Within this target, there is a minimum requirement of 1 percent of RFNBO in the share of renewable energies supplied to the transport sector in 2030.


Industry

The directive states that industry will need to increase the use of renewable energy annually by 1.6 percent.


Member states agreed that 42 percent of the hydrogen used in industry should come from RFNBO by 2030 and 60 percent by 2035.


Member states will have the possibility to discount the contribution of RFNBO in industry use by 20 percent under two conditions:


  • If the member states’ national contribution to the binding overall EU target meets their expected contribution


  • The share of hydrogen from fossil fuels consumed in the member state is not more 23 percent in 2030 and 20 percent in 2035


Buildings, heating and cooling

The new rules set an indicative target of at least a 49 percent renewable energy share in buildings in 2030.


Renewable targets for heating and cooling will gradually increase, with a binding increase of 0.8 percent per year at national levels until 2026 and 1.1 percent from 2026 to 2030.


The minimum annual average rate applicable to all member states is complemented by additional indicative increases calculated specifically for each member state.


Bioenergy

The directive strengthens the sustainability criteria for the use of biomass for energy in order to reduce the risk of unsustainable bioenergy production.


Member states will ensure that the cascading principle is applied, with a focus on support schemes and with due regard to national specificities.


Faster permits for projects

Permit procedures for renewable energy projects will be accelerated.


The intention is to fast-track the deployment of renewable energies in the context of the EU’s REPowerEU plan to become independent from Russian fossil fuels, after Russia’s invasion of Ukraine.


Member states will design renewables acceleration areas where renewable energy projects will undergo simplified and fast permit-granting processes.


Renewable energy deployment will also be presumed to be of “overriding public interest,” which will limit the grounds of legal objections to new installations.


Next steps

The directive has been formally adopted. It will now be published in the EU’s Official Journal and enter into force 20 days later. Member states will have 18 months after the entry into force of the directive to transpose it into national legislation.


Background

The proposal to revise the Renewable Energy Directive, along with other proposals, is a response to the energy aspects of the EU’s climate transition under the Fit for 55 package.


The European Commission presented the Fit for 55 package July 14, 2021.

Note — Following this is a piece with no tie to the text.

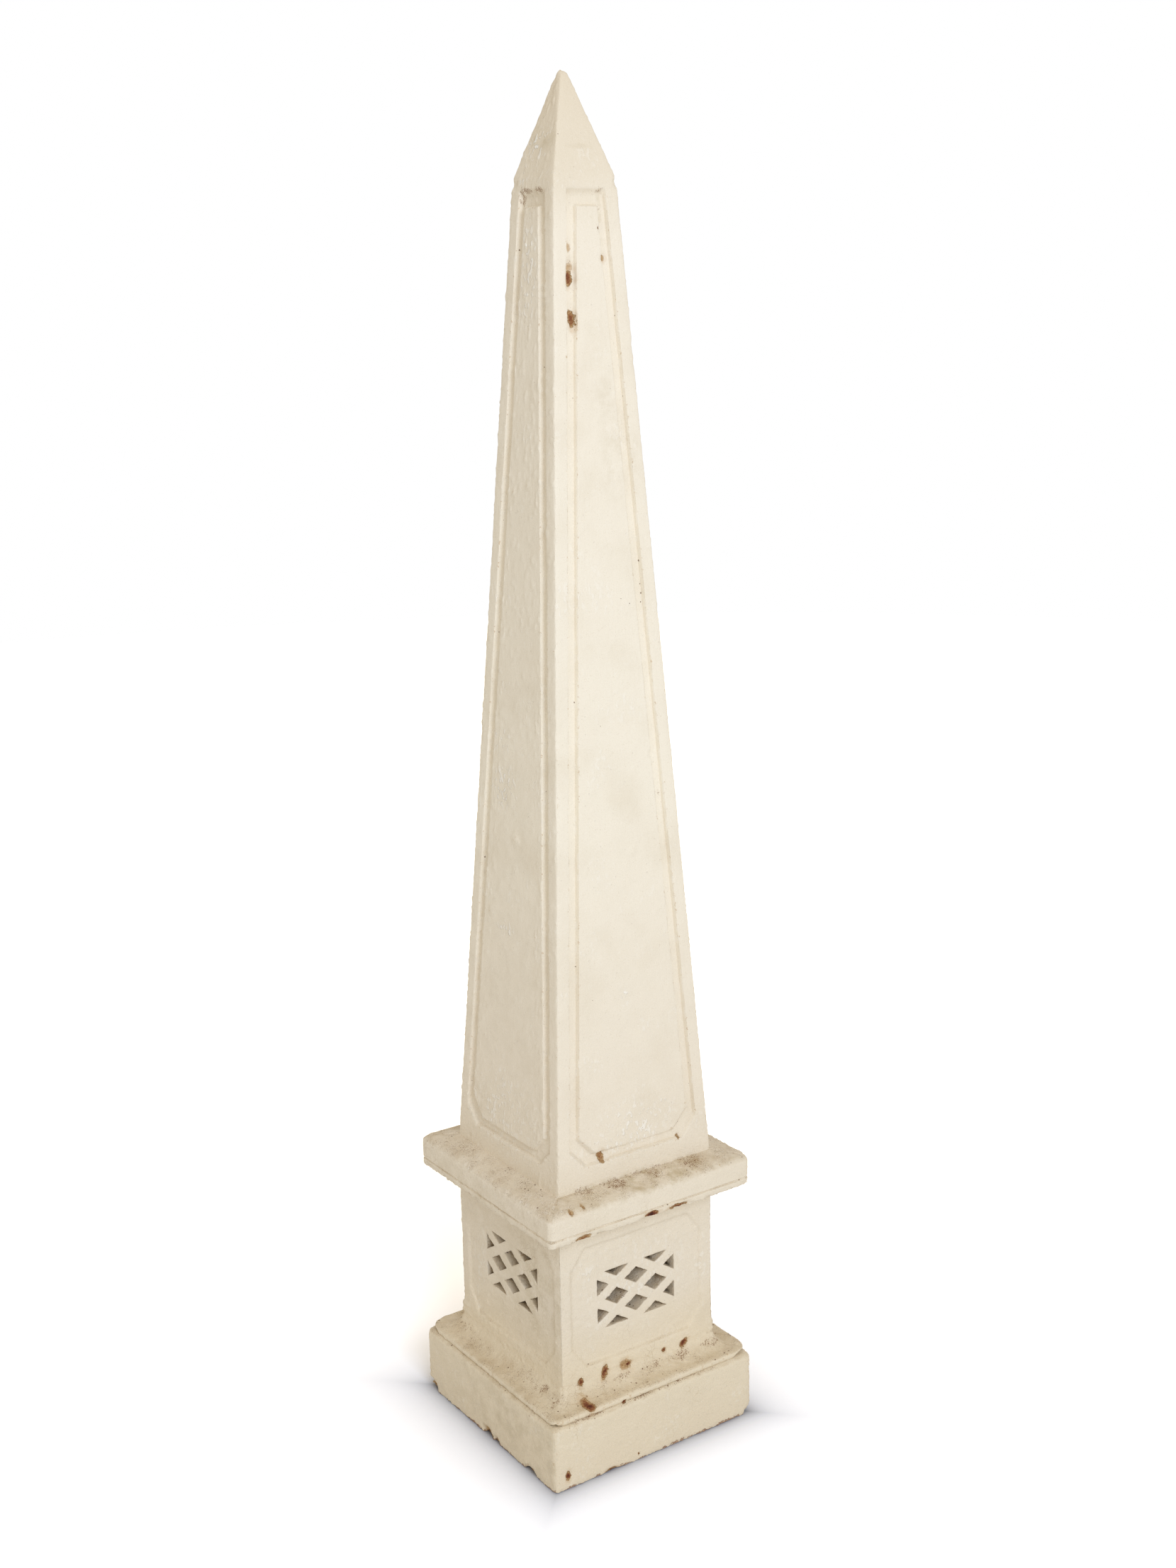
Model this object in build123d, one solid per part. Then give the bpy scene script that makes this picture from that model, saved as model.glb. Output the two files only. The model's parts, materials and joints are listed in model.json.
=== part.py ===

This package aims to align the EU’s climate and energy legislative framework with its 2050 climate-neutrality objective and with its objective of reducing net greenhouse-gas emissions by at least 55 percent by 2030 compared to 1990 levels.


In addition, as part of the REPowerEU plan, on May 18, 2022, the Commission proposed a series of additional targeted amendments to RED to reflect recent changes in the energy landscape.


The elements of the proposal were integrated into the directive adopted Oct. 9.


The current REDII has been in force since December 2018 and has been legally binding since June 2021.


It sets an EU-level target of 32 percent share of renewable energy in the total EU energy consumption by 2030 at the EU level.


The new directive will amend the current one, and the changes will become legally binding 18 months after its entry into force.